Diversify your Career Options Recap

posted Feb 13, 2015, 7:07 AM by Nadia Jaber   [ updated Sep 30, 2016, 2:15 PM by Alexandra Weinheimer ]

by Nadia Jaber

On February 5th 2015, the GCA hosted a panel event aimed at introducing graduate students to a variety of career options. The panelists included Steven Isaacman, CEO of PhD Skincare; Zach Marks, co-founder of Oystir; and Damon Love, oncology medical science liaison at Eli Lilly. The discussion flowed from networking to skill-building and back. Here are a few highlights.


How can I explore my non-academic career options?

Dr. Isaacman suggests using LinkedIn or Monster, two job posting websites, to explore your options. Check out the postings and what their requirements are. If you’re interested, find someone in that same job and ask for an informational interview. He admitted that as an undergraduate and graduate student, he found people with a career he was interested in, called them and said “I want to do what you do!”. He landed multiple internships and gained extensive experience this way. Dr. Isaacman stressed another big tip – write better emails! The professional you are contacting is probably willing to help you out, but their time is their most valuable resource; acknowledge this, and keep your emails concise. Be clear about your intentions and your background.

 

Should I tell my advisor I want a non-academic career?

The panelists all agreed – YES. Although there is a lot of pressure for us to stay in academia, you have to look out for yourself and do what’s best for you, even if that means you may “disappoint” your advisor. Dr. Love points out that if they are turned off by your non-academic interests, then they aren’t the right person to advise you anyhow. Consider finding a career mentor outside of the academic setting. On the other hand, your advisor may have some experience and connections that could be useful to you. The only way to find out is to have that conversation. Dr. Isaacman recommends being upfront about it, and very early on in your graduate studies; you don’t want to mislead him/her, either. The alternative is being stuck in a career that you aren’t satisfied with.

 

What skills are desirable for non-academic jobs?

Each of the panelists had varying opinions on this question. Dr. Isaacman values problem solving, writing, presentation skills and salesmanship for his budding business. He argues that PhD students have extensive experience in sales – we have to sell our research and ideas every time we write a proposal, grant, paper, give a talk or explain a poster. Channel these skills if you want to enter the business world.

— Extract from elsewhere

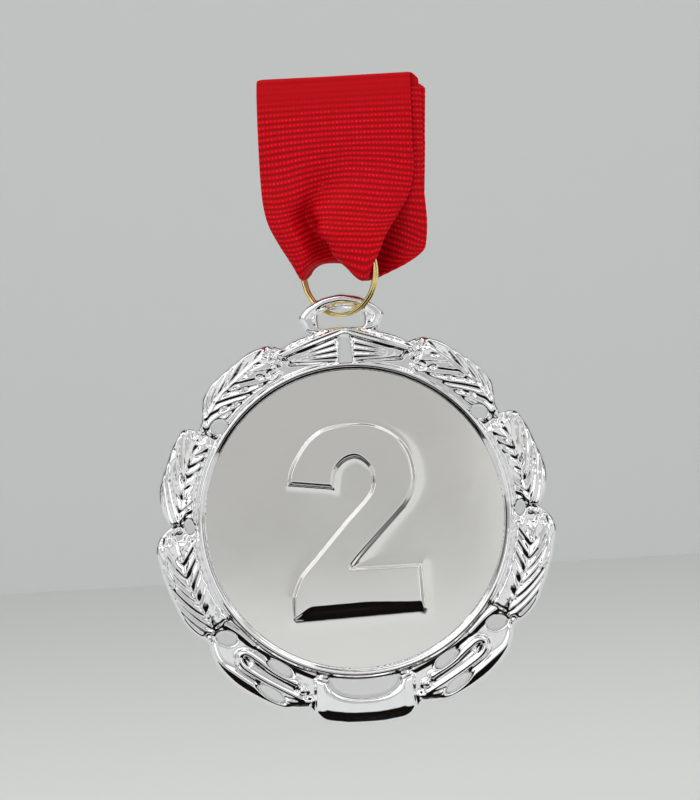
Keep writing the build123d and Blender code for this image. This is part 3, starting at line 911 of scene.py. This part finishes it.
def ribbon_mesh(name, parts):
    """One mesh of several strips."""
    points, faces, weave = [], [], []
    for p, strip_faces, w in parts:
        base = sum(len(q) for q in points)
        points.append(p)
        weave.append(w)
        faces += [[i + base for i in face] for face in strip_faces]
    points, weave = np.concatenate(points), np.concatenate(weave)
    mesh = bpy.data.meshes.new(name)
    xyz = (points + (0, 0, MEDAL_Z)) * MM
    mesh.from_pydata(xyz.tolist(), [], faces)
    uv = mesh.uv_layers.new(name="weave")
    corners = np.zeros(len(mesh.loops), int)
    mesh.loops.foreach_get("vertex_index", corners)
    uv.data.foreach_set("uv", weave[corners].ravel())
    obj = add_object(name, mesh)
    finish_normals(obj, 70)
    return obj


PANELS = 16  # of the packet
STRAND_COLS = 58
strands, strand_s = fine_strip([*front_rows, *turn_rows, *back_rows], STRAND_COLS, RIB_PITCH / 6)
strand_ribs = 0.15 + 0.85 * smoothstep(strand_s, 2.5, 8.0)
packet, packet_s = packet_strip(PANELS)
# The end of the ribbon, lapped over the last panel where the loop is sewn
SEAM_V = seam_low[2] - MEDAL_Z
LAP_Y = FRONT_Y + LAYER * (2 * PANELS + 2) + 0.02
LAP_AT = 20 * RIB_PITCH  # the lap's place along the weave
lap_s = np.linspace(0, seam_high[2] - seam_low[2], 31)
lap_v = (SEAM_V + lap_s)[:, None]
lap = np.stack(on_packet((SIDE_F - 0.5) * RIBBON_W, np.full(lap_v.shape, LAP_Y), lap_v), 2)
ribbon = ribbon_mesh("neck_ribbon", [
    strip_parts(strands, strand_s, np.linspace(0, 1, STRAND_COLS + 1), strand_ribs),
    strip_parts(packet, packet_s, SIDE_F, np.ones(len(packet_s))),
    strip_parts(lap, lap_s + LAP_AT, SIDE_F, np.ones(len(lap_s))),
])
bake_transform(ribbon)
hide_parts("ribbon_loop", "ribbon_fold")


def stitches(name):
    """Rows of thread across the lapped ends, each stitch a rounded length of thread."""
    bm = bmesh.new()
    thread, length, gap = 0.16, 1.5, 0.55
    margin = 1
    reach = RIBBON_W - 2 * margin
    count = int(reach / (length + gap))
    y = LAP_Y + CORE_HALF + RIB_HEIGHT + 0.02
    for up in (1.3, 2.4, 4.6, 5.7):
        for k in range(count):
            w = -RIBBON_W / 2 + margin + (k + 0.5) * reach / count
            centre = Vector(on_packet(w, y, SEAM_V + up)) + Vector((0, 0, MEDAL_Z))
            place = Matrix.Translation(centre * MM) @ Matrix.Rotation(LEAN, 4, "Y") @ Matrix.Diagonal(
                (length / 2 * MM, thread * MM, thread * MM, 1))
            bmesh.ops.create_uvsphere(bm, u_segments=10, v_segments=8, radius=1.0, matrix=place)
    mesh = bpy.data.meshes.new(name)
    bm.to_mesh(mesh)
    bm.free()
    mesh.shade_smooth()
    return add_object(name, mesh)


seam = stitches("seam_stitches")
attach(seam, "ribbon")
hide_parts("ribbon_seam")

# ---------- materials


def set_input(tree, slot, value):
    """Set an input, or link it where the value is a socket."""
    if isinstance(value, bpy.types.NodeSocket):
        tree.links.new(value, slot)
    else:
        slot.default_value = value


def set_inputs(tree, node, **values):
    """Set or link a node's inputs, named with _ for a space."""
    for name, value in values.items():
        set_input(tree, node.inputs[name.replace("_", " ")], value)


def new_node(tree, kind, **values):
    """A new node with these inputs."""
    node = tree.nodes.new(kind)
    set_inputs(tree, node, **values)
    return node


def material(name):
    """A new node material, its node tree and its shader."""
    mat = bpy.data.materials.new(name)
    mat.use_nodes = True
    return mat, mat.node_tree, mat.node_tree.nodes["Principled BSDF"]


def math_node(tree, operation, *values):
    """A Math node whose inputs are sockets or numbers; its output socket."""
    node = tree.nodes.new("ShaderNodeMath")
    node.operation = operation
    for slot, value in zip(node.inputs, values):
        set_input(tree, slot, value)
    return node.outputs[0]


def object_place(tree):
    """The place on the object; its output socket."""
    return new_node(tree, "ShaderNodeTexCoord").outputs["Object"]


def noise_node(tree, scale, detail=2.0):
    """A noise over the object; its output socket."""
    node = new_node(tree, "ShaderNodeTexNoise", Vector=object_place(tree), Scale=scale, Detail=detail)
    return node.outputs["Fac"]


def ramp_node(tree, source, stops):
    """A colour ramp from (position, colour) stops; its colour socket."""
    ramp = new_node(tree, "ShaderNodeValToRGB", Fac=source)
    elements = ramp.color_ramp.elements
    for element, (position, color) in zip(elements, (stops[0], stops[-1])):
        element.position, element.color = position, (*color, 1)
    for position, color in stops[1:-1]:
        elements.new(position).color = (*color, 1)
    return ramp.outputs["Color"]


def bump_node(tree, source, distance, strength):
    """Bump from a height socket, in metres of relief; its normal socket."""
    node = new_node(tree, "ShaderNodeBump", Height=source, Distance=distance, Strength=strength)
    return node.outputs["Normal"]


def metal(name, low_color, high_color, rough_low, rough_high, scale, bump=None):
    """Plated metal: its tint and its polish vary softly over the surface. bump is (strength, scale)."""
    mat, tree, shader = material(name)
    noise = noise_node(tree, scale, 4.0)
    tint = ramp_node(tree, noise, [(0.3, low_color), (0.7, high_color)])
    polish = new_node(tree, "ShaderNodeMapRange", Value=noise, To_Min=rough_low, To_Max=rough_high)
    set_inputs(tree, shader, Metallic=1.0, Base_Color=tint, Roughness=polish.outputs["Result"])
    if bump:
        set_inputs(tree, shader, Normal=bump_node(tree, noise_node(tree, bump[1]), 0.0005, bump[0]))
    return mat


def rep_weave(name):
    """Ribs across the ribbon, each a row of yarn floats with painted highlights, and painted shade between
    the ribs.
    """
    mat, tree, shader = material(name)
    uv = new_node(tree, "ShaderNodeUVMap")
    uv.uv_map = "weave"
    split = new_node(tree, "ShaderNodeSeparateXYZ", Vector=uv.outputs["UV"])
    across, along = split.outputs["X"], split.outputs["Y"]

    def times(first, second):
        """The product of two sockets, or of a socket and a number."""
        return math_node(tree, "MULTIPLY", first, second)

    def wave(source, pitch, power):
        """A row of bumps with this pitch in mm, from 0 to 1."""
        sine = math_node(tree, "SINE", times(source, WEAVE_UNIT * math.pi / pitch))
        return math_node(tree, "POWER", math_node(tree, "ABSOLUTE", sine), power)

    floats = wave(across, FLOAT_PITCH, 1.3)
    dots = times(wave(along, RIB_PITCH, 3.5), floats)
    uneven = times(noise_node(tree, 1100.0), 0.5)
    body = times(wave(along, RIB_PITCH, 0.9), 0.5)
    # The floats' painted highlights, a little uneven from float to float
    lit = times(times(dots, uneven), 1.7)
    # The ribs lie closer at the ribbon's top fold, where the strip is pressed, so they show less there
    opening = new_node(tree, "ShaderNodeMapRange", Value=along, From_Min=0.2, From_Max=0.75, To_Min=0.25)
    opening.interpolation_type = "SMOOTHSTEP"
    open_weave = opening.outputs["Result"]
    height = times(math_node(tree, "ADD", body, lit), open_weave)
    plain = math_node(tree, "MULTIPLY_ADD", open_weave, -0.42, 0.42)
    # The colour follows the weave's height: painted shade low between the ribs, painted highlights on the
    # yarn floats. The same height drives the bump.
    tone = ramp_node(tree, math_node(tree, "ADD", height, plain), [
        (0.02, (0.26, 0.0, 0.002)), (0.25, (0.4, 0.0, 0.003)), (0.55, (0.5, 0.0, 0.005)),
        (0.8, (0.72, 0.0, 0.012)), (1.0, (0.95, 0.008, 0.03))])
    yarn = math_node(tree, "ADD", height, times(floats, 0.3))
    set_inputs(tree, shader, Base_Color=tone, Normal=bump_node(tree, yarn, 0.0001, 0.35), Roughness=0.62,
               Specular_IOR_Level=0.1, Sheen_Weight=0.05, Sheen_Roughness=0.4,
               Sheen_Tint=(1.0, 0.12, 0.15, 1))
    return mat


def thread_fibre(name):
    """Sewing thread: fine twisted plies."""
    mat, tree, shader = material(name)
    plies = new_node(tree, "ShaderNodeTexWave", Vector=object_place(tree), Scale=900.0, Distortion=1.0)
    plies.bands_direction = "DIAGONAL"
    ply = plies.outputs["Fac"]
    # Painted shade: the colour is darker in the grooves between the plies and lighter on their crowns,
    # following the bump.
    tone = ramp_node(tree, ply, [(0.0, (0.2, 0.0, 0.004)), (1.0, (0.6, 0.005, 0.02))])
    set_inputs(tree, shader, Base_Color=tone, Normal=bump_node(tree, ply, 0.00005, 0.6), Roughness=0.5)
    return mat


def tape(name):
    """Milky double-sided tape with small bubbles."""
    mat, tree, shader = material(name)
    noise = noise_node(tree, 700.0, 3.0)
    tone = ramp_node(tree, noise, [(0.35, (0.62, 0.6, 0.54)), (0.65, (0.8, 0.79, 0.74))])
    set_inputs(tree, shader, Base_Color=tone, Normal=bump_node(tree, noise, 0.00008, 0.4), Roughness=0.45)
    return mat


for obj, mat in (
    (casting, metal("medal_chrome", (0.9, 0.9, 0.91), (0.95, 0.95, 0.96), 0.04, 0.09, 500, (0.02, 700))),
    (disc, metal("disc_satin", (0.84, 0.83, 0.81), (0.88, 0.87, 0.85), 0.07, 0.12, 60, (0.03, 120))),
    (ribbon, rep_weave("ribbon_rep")),
    (seam, thread_fibre("seam_thread")),
    (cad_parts["split_ring"],
     metal("ring_gold", (0.86, 0.66, 0.26), (0.92, 0.74, 0.34), 0.1, 0.18, 400)),
    (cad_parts["disc_adhesive"], tape("adhesive_tape")),
):
    obj.data.materials.clear()
    obj.data.materials.append(mat)

# ---------- camera, stage and lights
camera_data = bpy.data.cameras.new("camera")
camera = add_object("camera", camera_data)
bpy.context.scene.camera = camera
VIEW_HEIGHT, VIEW_AWAY = 130.5 * MM, 0.62  # the height seen at the medal, and the distance to it
VIEW_ROLL = -3.4  # degrees
AIM_X, AIM_UP = 0.34, 19.42  # mm from the medal's centre
camera_data.lens = camera_data.sensor_width * VIEW_AWAY / VIEW_HEIGHT
camera_data.clip_start = 0.01
aim = Vector((AIM_X * MM, 0, (MEDAL_Z + AIM_UP) * MM))
camera.matrix_world = (Matrix.Translation(aim + Vector((0, -VIEW_AWAY, 0)))
                       @ Matrix.Rotation(math.radians(90), 4, "X")
                       @ Matrix.Rotation(math.radians(VIEW_ROLL), 4, "Z"))


def panel(name, centre, size, turn, color, strength=0.0, seen=False):
    """A flat panel of the studio, turned by these degrees. What isn't seen is only for reflections."""
    mesh = bpy.data.meshes.new(name)
    x, y = size[0] / 2, size[1] / 2
    mesh.from_pydata([(-x, -y, 0), (x, -y, 0), (x, y, 0), (-x, y, 0)], [], [(0, 1, 2, 3)])
    obj = add_object(name, mesh)
    obj.location = centre
    obj.rotation_euler = [math.radians(t) for t in turn]
    mat, tree, shader = material(name)
    set_inputs(tree, shader, Base_Color=(*color, 1), Roughness=0.9)
    if strength:
        set_inputs(tree, shader, Emission_Color=(*color, 1), Emission_Strength=strength)
    if not seen:
        set_inputs(tree, shader, Specular_IOR_Level=0.0)
        obj.visible_camera = obj.visible_diffuse = obj.visible_shadow = False
    mesh.materials.append(mat)


def degrees(rotation):
    """A rotation's three angles in degrees."""
    return [math.degrees(t) for t in rotation.to_euler()]


floor_z = cad_box[0][2] - 0.03
card_z = floor_z + 0.005
panel("floor", (0, 0.2, floor_z), (4.0, 4.0), (0, 0, 0), (0.72, 0.73, 0.72), seen=True)
panel("backdrop", (0, 1.2, 0.9), (4.0, 3.2), (90, 0, 0), (0.72, 0.74, 0.73), seen=True)
centre = Vector((0, 0, MEDAL_Z * MM))
panel("dark_card", (0, -0.074, card_z), (0.2, 0.124), (0, 0, 0), (0.006, 0.005, 0.004))
panel("grey_card", (0, -0.17, card_z), (0.3, 0.08), (0, 0, 0), (0.15, 0.15, 0.15))
panel("pale_card", centre + Vector((0.14, -0.52, -0.03)), (0.2, 0.2), (90, 0, 14), (0.44, 0.44, 0.43), 1.0)

# Dark slats round the medal, facing it, draw the fine dark lines in the chrome
SLAT_AWAY = 0.55
for azimuth, elevation, size in ((-30, 4, (0.05, 0.5)), (33, 4, (0.05, 0.5)), (-66, 0, (0.09, 0.6)),
                                 (70, 0, (0.09, 0.6)), (8, 36, (0.5, 0.06)), (-20, 74, (0.5, 0.1)),
                                 (-116, 0, (0.26, 0.6)), (116, 0, (0.26, 0.6)), (180, 62, (0.6, 0.24))):
    a, e = math.radians(azimuth), math.radians(elevation)
    towards = Vector((math.sin(a) * math.cos(e), -math.cos(a) * math.cos(e), math.sin(e)))
    panel(f"slat_{azimuth}_{elevation}".replace("-", "m"), centre + SLAT_AWAY * towards, size,
          degrees((-towards).to_track_quat("Z", "Y")), (0.03, 0.028, 0.026))

# Soft rectangular lights aimed at the medal. Each has a card behind it, which takes the place of the
# bright room there, so that the two don't add up in the chrome.
CARD_BEHIND = 0.02
for name, place, size, power in (("key", (-0.6, -0.7, 0.5), (1.15, 1.15), 4.0),
                                 ("glint", (-0.3, -0.5, 0.62), (0.4, 0.1), 0.25),
                                 ("fill", (0.8, -0.6, 0.1), (0.7, 0.9), 1.8),
                                 ("top", (0.1, -0.15, 0.8), (1.2, 1.0), 3.3)):
    data = bpy.data.lights.new(name, "AREA")
    data.shape = "RECTANGLE"
    data.size, data.size_y = size
    data.energy = power
    lamp = add_object(name, data)
    lamp.location = place
    to_medal = (centre - Vector(place)).normalized()
    aimed = to_medal.to_track_quat("-Z", "Y")
    lamp.rotation_euler = aimed.to_euler()
    panel(name + "_back", Vector(place) - CARD_BEHIND * to_medal, size, degrees(aimed), (0.2, 0.2, 0.2), 1.0)

# The room: bright above, mid grey around, dark below
world = bpy.data.worlds.new("world")
world.use_nodes = True
sky = world.node_tree
direction = new_node(sky, "ShaderNodeTexCoord").outputs["Generated"]
split = new_node(sky, "ShaderNodeSeparateXYZ", Vector=direction)
height = new_node(sky, "ShaderNodeMapRange", Value=split.outputs["Z"], From_Min=-1.0)
around_grey = [(at, (grey, grey, grey * 0.985)) for at, grey in ((0.36, 0.5), (0.5, 0.6), (0.62, 0.56))]
room = ramp_node(sky, height.outputs["Result"],
                 [(0.22, (0.012, 0.011, 0.01)), *around_grey, (0.85, (0.68, 0.68, 0.68))])
set_inputs(sky, sky.nodes["Background"], Color=room, Strength=0.9)
bpy.context.scene.world = world
bpy.context.scene.view_settings.view_transform = "Standard"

On the other hand, Dr. Love said “soft skills” like affability and creativity are important for every field. Any employer wants to know that you will be a good co-worker and teammate. This will come across in your interviews and references.

 

What’s your advice for a graduate student trying to network?

Dr. Love had a number of good tips. First, start on LinkedIn. Make sure you have a stellar profile and it will get you the exposure you’re looking for. Once you’ve connected with people virtually, meet them in person at networking happy hours, conferences, NYAS meetings and so on. You can also ask to arrange an informational interview with him/her, which is a great way to network and educate yourself on a particular career path. When you are networking in person, simply try to find common ground – your research, interests, hobbies etc. Think about what you can offer them as much as what they may be able to offer you. Also, don’t spend all your time in one corner; spread out and talk to as many people as you can.

Dr. Isaacman suggests networking in your immediate network – family, friends, classmates. If you explain what your ideal job is, chances are someone will have a connection. Try the “broadcast email”: describe your experience and ideal job, include your resume and send it to everyone you know. Your network can easily forward it to their network, and you’re reach has just become exponential. When asked about cold calling/networking (reaching out to someone you have no formal connection with), the panelists agreed you have nothing to lose, so go for it!


How can I make myself a good job candidate?

Dr. Love suggests finding a career mentor – someone who is a veteran in your field of interest, who can guide you along your career development journey. Ask him/her if they can suggest a number of distinct steps you should follow to break into the field. Also look to the resources we have here on campus, at the Career Center and IREP office. He also mentioned that if you want to do a postdoc, make sure it aligns with your final career goals (more advice on that here).

Dr. Isaacman suggests thinking about ways you can make yourself stand out from all the other applicants. You have to sell yourself – so make sure you are eye-catching! Mr. Marks suggests achieving this through your “extra-curricular” activities. Having experiences and interests outside of the laboratory/office will set you apart from other graduate students and makes you a more attractive candidate. They also reminded us to tailor our applications and resumes to the specific job position. Know everything you can about the company and make sure both of your missions and statements align.